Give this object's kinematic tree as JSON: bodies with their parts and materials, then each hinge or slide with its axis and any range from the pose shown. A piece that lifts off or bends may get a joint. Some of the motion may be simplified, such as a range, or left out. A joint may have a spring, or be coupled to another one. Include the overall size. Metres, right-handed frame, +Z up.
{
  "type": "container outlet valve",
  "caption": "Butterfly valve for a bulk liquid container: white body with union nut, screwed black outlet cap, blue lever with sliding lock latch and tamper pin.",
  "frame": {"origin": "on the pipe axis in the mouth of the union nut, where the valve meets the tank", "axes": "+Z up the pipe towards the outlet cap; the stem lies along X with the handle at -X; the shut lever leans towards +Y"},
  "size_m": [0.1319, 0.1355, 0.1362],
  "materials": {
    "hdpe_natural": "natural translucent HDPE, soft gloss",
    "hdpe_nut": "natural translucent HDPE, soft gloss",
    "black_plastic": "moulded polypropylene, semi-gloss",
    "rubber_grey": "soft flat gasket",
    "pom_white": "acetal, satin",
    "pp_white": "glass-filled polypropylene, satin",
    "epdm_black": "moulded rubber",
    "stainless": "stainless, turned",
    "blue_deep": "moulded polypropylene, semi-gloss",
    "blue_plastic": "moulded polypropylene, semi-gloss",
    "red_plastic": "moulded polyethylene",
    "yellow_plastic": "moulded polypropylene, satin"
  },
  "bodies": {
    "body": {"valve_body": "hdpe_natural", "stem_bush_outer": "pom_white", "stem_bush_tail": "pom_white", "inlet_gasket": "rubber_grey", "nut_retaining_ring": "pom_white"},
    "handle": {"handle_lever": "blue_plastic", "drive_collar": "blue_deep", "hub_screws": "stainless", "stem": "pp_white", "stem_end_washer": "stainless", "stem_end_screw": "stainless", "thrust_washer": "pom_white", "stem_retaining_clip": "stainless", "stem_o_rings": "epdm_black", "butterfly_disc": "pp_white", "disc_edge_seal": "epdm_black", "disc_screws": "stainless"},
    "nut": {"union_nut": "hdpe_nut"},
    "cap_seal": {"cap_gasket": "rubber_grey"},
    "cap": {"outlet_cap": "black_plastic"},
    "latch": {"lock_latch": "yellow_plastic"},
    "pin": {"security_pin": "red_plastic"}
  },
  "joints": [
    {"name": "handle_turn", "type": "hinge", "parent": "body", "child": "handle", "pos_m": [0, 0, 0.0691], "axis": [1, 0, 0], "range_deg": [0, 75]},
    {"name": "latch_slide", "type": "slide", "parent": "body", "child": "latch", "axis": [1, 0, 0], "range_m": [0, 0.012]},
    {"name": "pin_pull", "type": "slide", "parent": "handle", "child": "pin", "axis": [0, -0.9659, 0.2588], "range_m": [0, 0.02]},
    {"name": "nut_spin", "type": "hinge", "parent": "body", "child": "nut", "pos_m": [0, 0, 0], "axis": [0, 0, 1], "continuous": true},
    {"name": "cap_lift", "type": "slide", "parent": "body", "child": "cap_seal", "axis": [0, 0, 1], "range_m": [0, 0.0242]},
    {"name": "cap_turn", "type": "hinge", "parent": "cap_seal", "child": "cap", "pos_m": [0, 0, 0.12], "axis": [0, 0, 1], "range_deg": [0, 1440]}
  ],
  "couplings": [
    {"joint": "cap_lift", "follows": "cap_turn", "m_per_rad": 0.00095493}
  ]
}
= = = =
### Short problem
Transcribe the material above in its entirety. Match it exactly.

### Complete response
Give this object's kinematic tree as JSON: bodies with their parts and materials, then each hinge or slide with its axis and any range from the pose shown. A piece that lifts off or bends may get a joint. Some of the motion may be simplified, such as a range, or left out. A joint may have a spring, or be coupled to another one. Include the overall size. Metres, right-handed frame, +Z up.
{
  "type": "container outlet valve",
  "caption": "Butterfly valve for a bulk liquid container: white body with union nut, screwed black outlet cap, blue lever with sliding lock latch and tamper pin.",
  "frame": {"origin": "on the pipe axis in the mouth of the union nut, where the valve meets the tank", "axes": "+Z up the pipe towards the outlet cap; the stem lies along X with the handle at -X; the shut lever leans towards +Y"},
  "size_m": [0.1319, 0.1355, 0.1362],
  "materials": {
    "hdpe_natural": "natural translucent HDPE, soft gloss",
    "hdpe_nut": "natural translucent HDPE, soft gloss",
    "black_plastic": "moulded polypropylene, semi-gloss",
    "rubber_grey": "soft flat gasket",
    "pom_white": "acetal, satin",
    "pp_white": "glass-filled polypropylene, satin",
    "epdm_black": "moulded rubber",
    "stainless": "stainless, turned",
    "blue_deep": "moulded polypropylene, semi-gloss",
    "blue_plastic": "moulded polypropylene, semi-gloss",
    "red_plastic": "moulded polyethylene",
    "yellow_plastic": "moulded polypropylene, satin"
  },
  "bodies": {
    "body": {"valve_body": "hdpe_natural", "stem_bush_outer": "pom_white", "stem_bush_tail": "pom_white", "inlet_gasket": "rubber_grey", "nut_retaining_ring": "pom_white"},
    "handle": {"handle_lever": "blue_plastic", "drive_collar": "blue_deep", "hub_screws": "stainless", "stem": "pp_white", "stem_end_washer": "stainless", "stem_end_screw": "stainless", "thrust_washer": "pom_white", "stem_retaining_clip": "stainless", "stem_o_rings": "epdm_black", "butterfly_disc": "pp_white", "disc_edge_seal": "epdm_black", "disc_screws": "stainless"},
    "nut": {"union_nut": "hdpe_nut"},
    "cap_seal": {"cap_gasket": "rubber_grey"},
    "cap": {"outlet_cap": "black_plastic"},
    "latch": {"lock_latch": "yellow_plastic"},
    "pin": {"security_pin": "red_plastic"}
  },
  "joints": [
    {"name": "handle_turn", "type": "hinge", "parent": "body", "child": "handle", "pos_m": [0, 0, 0.0691], "axis": [1, 0, 0], "range_deg": [0, 75]},
    {"name": "latch_slide", "type": "slide", "parent": "body", "child": "latch", "axis": [1, 0, 0], "range_m": [0, 0.012]},
    {"name": "pin_pull", "type": "slide", "parent": "handle", "child": "pin", "axis": [0, -0.9659, 0.2588], "range_m": [0, 0.02]},
    {"name": "nut_spin", "type": "hinge", "parent": "body", "child": "nut", "pos_m": [0, 0, 0], "axis": [0, 0, 1], "continuous": true},
    {"name": "cap_lift", "type": "slide", "parent": "body", "child": "cap_seal", "axis": [0, 0, 1], "range_m": [0, 0.0242]},
    {"name": "cap_turn", "type": "hinge", "parent": "cap_seal", "child": "cap", "pos_m": [0, 0, 0.12], "axis": [0, 0, 1], "range_deg": [0, 1440]}
  ],
  "couplings": [
    {"joint": "cap_lift", "follows": "cap_turn", "m_per_rad": 0.00095493}
  ]
}